- Directed by: Frank Richardson
- Written by: Brock Williams
- Produced by: Irving Asher
- Starring: Joan Marion Jack Hobbs Viola Keats
- Cinematography: Basil Emmott
- Production company: Warner Brothers
- Distributed by: Warner Brothers
- Release date: March 1933;
- Running time: 49 minutes
- Country: United Kingdom
- Language: English

= Double Wedding (1933 film) =

1933 British film by Frank Richardson

Double Wedding is a 1933 British comedy film directed by Frank Richardson and starring Joan Marion, Jack Hobbs and Viola Keats. It was made at Teddington Studios as a quota quickie.

== Preservation status ==
The British Film Institute National Archive holds no stills or ephemera, and no film or video materials.

==Plot==
To put an end to the rumours surrounding Daisy and Roger, a double wedding is arranged. Daisy marries Dick Hawthorne, and Roger marries Mildred. On arriving at a country hotel for their honeymoon, Daisy and Dick fall out over Roger. Meanwhile, Mildred, who remains suspicious of her new husband Roger, arrives at the same hotel with him to clear things up. There follows much bickering between the foursome, a motor chase in which Dick is mistakenly arrested as a bank robber, several compromising bedroom scenes, and, at last, the eventual sorting out of everyone's affairs.

==Cast==
- Joan Marion as Daisy
- Jack Hobbs as Dick
- Viola Keats as Mildred
- Anthony Hankey as Roger
- Mike Johnson as George
- Ernest Sefton as PC

== Reception ==
Kine Weekly wrote: "Marital farcical comedy, with a thin story not helped by welter or childish dialogue. The characters are fairly well portrayed, but the slow tempo reveals the triteness of the material."

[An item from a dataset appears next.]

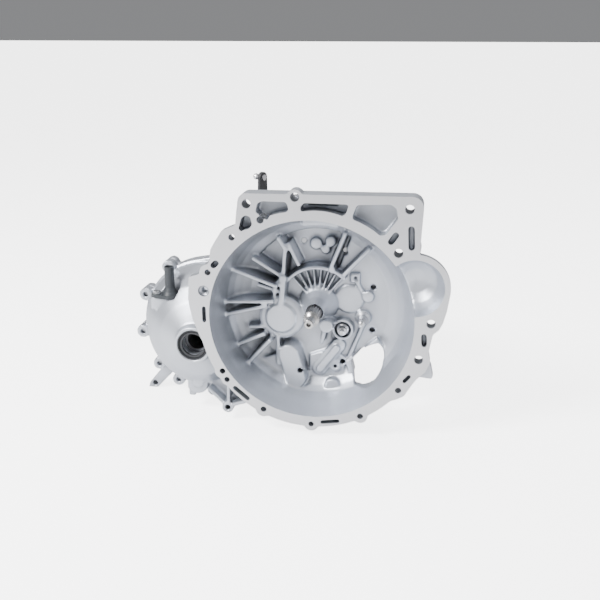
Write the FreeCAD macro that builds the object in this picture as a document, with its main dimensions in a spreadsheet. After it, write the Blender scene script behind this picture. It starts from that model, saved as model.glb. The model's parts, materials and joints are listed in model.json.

The Daily Film Renter wrote: "The incessant bickerings of the two couples become boring after a few thousand feet, while the situations in which they find themselves do not, for a moment, hold water. A certain amount of comedy is injected by Mike Johnson as a garrulous hotel proprictor, but even this becomes wearisome after a while. Jack Hobbs plays Dick, and does not appear to be at his best. Viola Keats is fairly good as Daisy, despite the indifferent photography, which hardly does credit to her charm."